To be human is to be a user (and maker and remaker) of technology.
Jezebel's Lindy West makes a profound point about the desire to fix a certain technological era as the "natural" one. She also makes it in the funniest way possible:
Humanity isn't static--you can't just be okay with all development up until the invention of the sarong, and then declare all post-sarong technology to be "unnatural." Sure, cavemen didn't have shoes. Until they invented fucking shoes! (You know what else they didn't have? Discarded hypodermic needles. Broken glass. Used condoms.) They also didn't have antibiotics, refrigeration, written languages, wheels, patchouli, the internet, and NOT LIVING IN A ROCK WITH A HOLE IN IT. But I don't see anyone giving any of that up in the name of "health." Hey, why not install a live gibbon in your fridge so you have to fight it to get to your bison jerky? Just like nature!

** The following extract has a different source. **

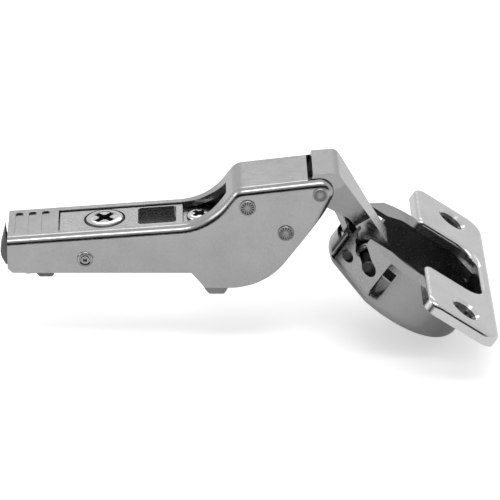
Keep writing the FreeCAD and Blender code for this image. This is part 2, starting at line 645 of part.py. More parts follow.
# Carrier: inner channel that rests on the mounting plate, its pad seen in the arm's window
carrier = start("carrier", "seat")
side = sketch(carrier, "side", "XZ_Plane")
outline(side, [
    ("-Sizes.carrier_rear", "Sizes.carrier_sheet"),
    ("Sizes.carrier_front", "Sizes.carrier_sheet"),
    ("Sizes.carrier_front", "-Sizes.leg_depth"),
    ("Sizes.leg_rear", "-Sizes.leg_depth"),
    ("Sizes.leg_rear - Sizes.leg_slant", "-Sizes.carrier_depth"),
    ("-Sizes.carrier_rear + Sizes.carrier_corner", "-Sizes.carrier_depth"),
    ("-Sizes.carrier_rear", "-Sizes.carrier_depth + Sizes.carrier_corner"),
])
pad(carrier, side, "2 * " + CARRIER_HALF)
hollow = sketch(carrier, "hollow", "XZ_Plane")
outline(hollow, [
    ("-Sizes.carrier_rear - " + OVER, "0"),
    ("Sizes.carrier_front + " + OVER, "0"),
    ("Sizes.carrier_front + " + OVER, "-Sizes.leg_depth - " + OVER),
    ("-Sizes.carrier_rear - " + OVER, "-Sizes.leg_depth - " + OVER),
])
pocket(carrier, hollow, "2 * (" + CARRIER_HALF + " - Sizes.flange_sheet)")
relief = sketch(carrier, "relief", "XZ_Plane")
outline(relief, [
    ("-Sizes.carrier_rear - " + OVER, "-Sizes.seat_relief"),
    ("-Sizes.seat_rear", "-Sizes.seat_relief"),
    ("-Sizes.seat_rear", "Sizes.seat_relief"),
    ("-Sizes.carrier_rear - " + OVER, "Sizes.seat_relief"),
])
pocket(carrier, relief, "2 * (" + CARRIER_HALF + " - Sizes.flange_sheet)")
top = sketch(carrier, "pad", "XY_Plane", "Sizes.carrier_sheet / 2")
PAD_REAR = "(-(Sizes.window_rear - Sizes.seat_back) + Sizes.pad_gap)"
PAD_HALF = "(Sizes.window_half - Sizes.pad_gap)"
outline(top, [
    (PAD_REAR, "-" + PAD_HALF),
    ("Sizes.pad_front", "-" + PAD_HALF),
    ("Sizes.pad_front", PAD_HALF),
    (PAD_REAR, PAD_HALF),
])
PAD_TOP = STACK + " - Sizes.pad_sink"
pad(carrier, top, PAD_TOP + " - Sizes.carrier_sheet / 2", both=False)
soften(carrier, "pad_edge", "Sizes.pad_edge", level_at(PAD_TOP))
slot = sketch(carrier, "slot", "XY_Plane")
outline(slot, [
    ("Sizes.slot_rear", "-Sizes.slot_half"),
    ("Sizes.slot_front", "-Sizes.slot_half"),
    ("Sizes.slot_front", "Sizes.slot_half"),
    ("Sizes.slot_rear", "Sizes.slot_half"),
])
pocket(carrier, slot, "4 * Sizes.carrier_depth")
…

I think people should (and cannot help but) shape the technologies that they use. But I despise the easy recourse to "natural" that some technology opponents want to make. Because the alternative to 21st century technology is not "nature" but some other technologically-mediated reality. Tired of staring at a computer all day? Well, go back a 100 years and you'd have been working in a grueling factory all day. Go back another century and you'd have been tending a field all day. Go back 500 years and more than half of your children would have died before the age of five. And yet you'd *still* be using all kinds of humanmade objects and systems. As we read yesterday, humans may have been deploying fire for 1 MILLION YEARS. No matter how far back you go, you'll find us shaping our environment. It is technology all the way down.
But that realization is a good thing. Rather than misdirecting our efforts pursuing an impossible and hazy dream of the natural, we can fight to reshape our tools to align with our social goals, realizing that part of what it is to be human is to use, make, and remake tools.